Whoever set the show up managed to put the Xerox display right next to Apple's. That turned out to be an inspired choice, since Xerox was showing the STAR (or the 8010 Information System as Big Gray's marketing department enthusiastically refers to it), the system which pioneered the Lisa and Macintosh way of doing things.
The STAR (Xerox no longer uses the name in its product literature because a startup company got to it first) was born at Xerox's Palo Alto Research Center (PARC), the inspiration of some of the most original computer people ever assembled under one roof. Given a great deal of latitude and generous funding, they developed a personal computing system that contains all the major elements found in the Lisa/Mac environment, including program integration (with the ability to combine text, tables, and graphics in the same document), pull-down menus, icons, mouse control, a high resolution, bit-mapped display, and a laser printer.
Indeed, Apple licensed STAR technology for use in Lisa and presumably in Mac. Exactly how much STAR is in Mac isn't entirely clear, but it is obviously not an insubstantial amount.
The STAR was designed for the Serious Business User. It came with high quality, bundled software that could Do Something, and it came to the market in 1981, well before the IBM PC. At the time, Xerox had a reputation as a leading edge company while IBM was widely considered to have lost its touch.
If Xerox had played its cards right, it might have set the standard for Serious Business Personal Computers. In fact, if Xerox has sold more than 10,000 machines it would be surprising. What happened?
For starters, the STAR concept was conceived at a time when the only hardware powerful enough was in the minicomputer class. The system is in effect a personal minicomputer instead of a personal microcomputer, and that means it embodies most of the minicomputer industry's bad habits.
From the perspective of the personal user, it's badly over-priced. Xerox is presently asking $9,995 for a base system. [and] is designed to work with a laser printer that costs $38,000. That means the system is well beyond the price of individual users and small businesses.
Everything about the STAR is proprietary and closed, which means no clones-- and no third party software. This is particularly astonishing in that the real power of STAR-Lisa-Macintosh technology lies in the fact that the operating environment makes it insanely easy for the user to learn new programs, so easy in fact that it makes sense for the owner of such a machine to buy software that will only be used occasionally. Xerox appears to have totally overlooked this capability, which promises a quantum jump in the usefulness of personal computers, not to mention the market for applications packages.

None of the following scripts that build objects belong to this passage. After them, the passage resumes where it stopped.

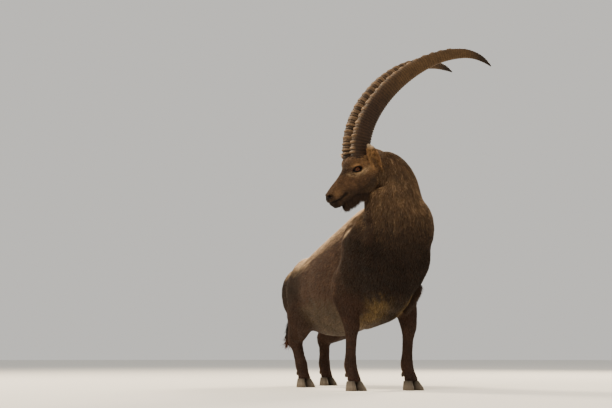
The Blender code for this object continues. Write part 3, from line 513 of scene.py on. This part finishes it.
def markings(spots, facing, parts):
    x, y, z = (spots - shift).T
    up, plain = facing[:, 2], np.ones((len(spots), 1))
    ragged = 0.014 * wander(spots, 0.05, 3) + 0.010 * wander(spots, 0.017, 4)
    streaks = wander(spots * (1, 1, 0.35), 0.016, 11)
    high, rear, wide = z + ragged, y + ragged, np.abs(x)
    # pale back: partly the coat's own paler hair, partly a painted rim highlight on up-facing surfaces
    paleToplineAndRimLight = smoothStep(0.40, 0.88, up + 0.03 * streaks)
    body = paint(
        plain * coat["flank"],
        ("back", smoothStep(0.62, 0.84, z + 0.18 * y + ragged)),
        ("chest", smoothStep(-0.16, -0.36, rear) * smoothStep(0.84, 0.62, high)),
        ("paleBackAndRimLight", paleToplineAndRimLight * smoothStep(-0.34, -0.22, y) * 0.85),
        ("belly", smoothStep(0.425, 0.385, z + 1.2 * ragged) * smoothStep(-0.26, -0.18, rear)
         * smoothStep(0.36, 0.24, rear)),
        ("armpit", smoothStep(0.430, 0.385, high) * smoothStep(-0.47, -0.42, y) * smoothStep(-0.04, -0.14, y)
         * spot((wide, 0.080, 0.045)) * (0.75 + 0.20 * streaks)),
        ("rumpEdge", smoothStep(0.50, 0.565, rear) * smoothStep(0.64, 0.54, high) * smoothStep(0.38, 0.44, z)
         * smoothStep(0.02, 0.06, wide)))
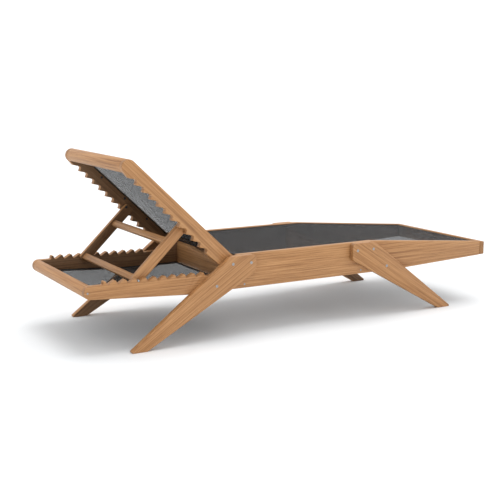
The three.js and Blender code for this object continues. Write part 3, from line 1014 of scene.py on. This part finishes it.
studio = {
    "floor": (0.875, 0.893, 0.908),
    "floorSize": 60,
    "backdrop": 1.1,                # what the camera sees past the floor
    "sky": 1.0,                     # fill from all round
    "sun": 1.25,
    "sunSpread": 42.0,              # its width in degrees
    "sunFrom": (0.22, 0.03, 1.0),
}


def buildStudio():
    bpy.ops.mesh.primitive_plane_add(size=studio["floorSize"], location=(0, 0, 0))
    floor = bpy.context.object
    floor.name = "floor"
    shade = Shade("paleFloor")
    values = {"Base Color": (*studio["floor"], 1), "Roughness": 0.9}
    floor.data.materials.append(shade.finish(values))
    world = bpy.data.worlds.new("studioWorld")
    bpy.context.scene.world = world
    world.use_nodes = True
    nodes = world.node_tree.nodes
    sky = nodes["Background"]
    sky.inputs["Color"].default_value = (1, 1, 1, 1)
    seen = nodes.new("ShaderNodeLightPath")       # the backdrop itself shows white
    level = nodes.new("ShaderNodeMapRange")
    level.inputs["To Min"].default_value = studio["sky"]
    level.inputs["To Max"].default_value = studio["backdrop"]
    world.node_tree.links.new(seen.outputs["Is Camera Ray"], level.inputs["Value"])
    world.node_tree.links.new(level.outputs["Result"], sky.inputs["Strength"])
    light = bpy.data.lights.new("sun", "SUN")
    light.energy = studio["sun"]
    light.angle = math.radians(studio["sunSpread"])
    lamp = bpy.data.objects.new("sun", light)
    lamp.rotation_euler = Vector(studio["sunFrom"]).to_track_quat("Z", "Y").to_euler()
    bpy.context.scene.collection.objects.link(lamp)
    bpy.context.scene.view_settings.view_transform = "Standard"


view = {
    "place": (-2.3078, -3.8429, 1.1044),
    "turn": 29.82,                  # degrees, to the right of +Y
    "down": 10.31,
    "lens": 70.33,                  # in mm
}


def buildCamera():
    lens = bpy.data.cameras.new("camera")
    lens.lens = view["lens"]
    lens.sensor_width = 36
    camera = bpy.data.objects.new("camera", lens)
    camera.location = view["place"]
    camera.rotation_euler = (math.radians(90 - view["down"]), 0, -math.radians(view["turn"]))
    bpy.context.scene.collection.objects.link(camera)
    bpy.context.scene.camera = camera


buildStudio()
buildCamera()
print("studio made")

A measure of how closed the system is lies in the fact that Xerox does not even call it a personal computer, preferring instead the term "personal workstation." In fact the distinction is more than semantic, since Xerox hasn't bothered to provide the tools that allow the user to do any independent programming.
[p. 50] Xerox spokesmen maintain the STAR was never intended to be aimed at the personal computer market, and that is plausible considering the state of the art in hardware at the time it was developed. The STAR is a 16-bit machine with anywhere from 768K to 1.5 megabytes of memory and a 10-megabyte hard disk, which in 1981 put it a generation ahead of the 8-bit personal computers of the time.
What is not plausible, what is in fact incredible, is that Xerox did nothing to adapt STAR technology to a personal computer. It still maintains it is only interested in the Fortune 500 market.
At the show the STAR was being demonstrated by a woman who knew the system cold. During the 20 minutes I watched she had one interested prospect. Over at the Apple display a guy was demoing Mac packages for The Rest of Us as fast as he could call them up from a hard disk. I got the feeling he had gotten a cram course in most of them the week before. But even at the sparsely-attended show he usually had at least a dozen onlookers.
From the beginning, Apple's marketing instincts have been good-- the Apple II succeeded as much because it was an open system as because it was technologically innovative. It was largely that openness that allowed Apple to beat Tandy in round one of the personal computer wars.
When Apple initially introduced Lisa, however, it brought in a good deal of Xerox's marketing philosophy, and as a consequence it had a brush with disaster. Macintosh represented a giant step back towards the company's original roots, which are openness and access as much as they are innovation.
[p. 51] What outrages me is that Xerox took a technology that was so manifestly designed to make the computer accessible and-- whether out of short-sightedness or out of greed-- marketed it in a way all but guaranteed to make it shrivel and wither.
Steve Jobs says it's more fun to be a pirate than to join the Navy. Sometimes it's a far nobler thing to do as well.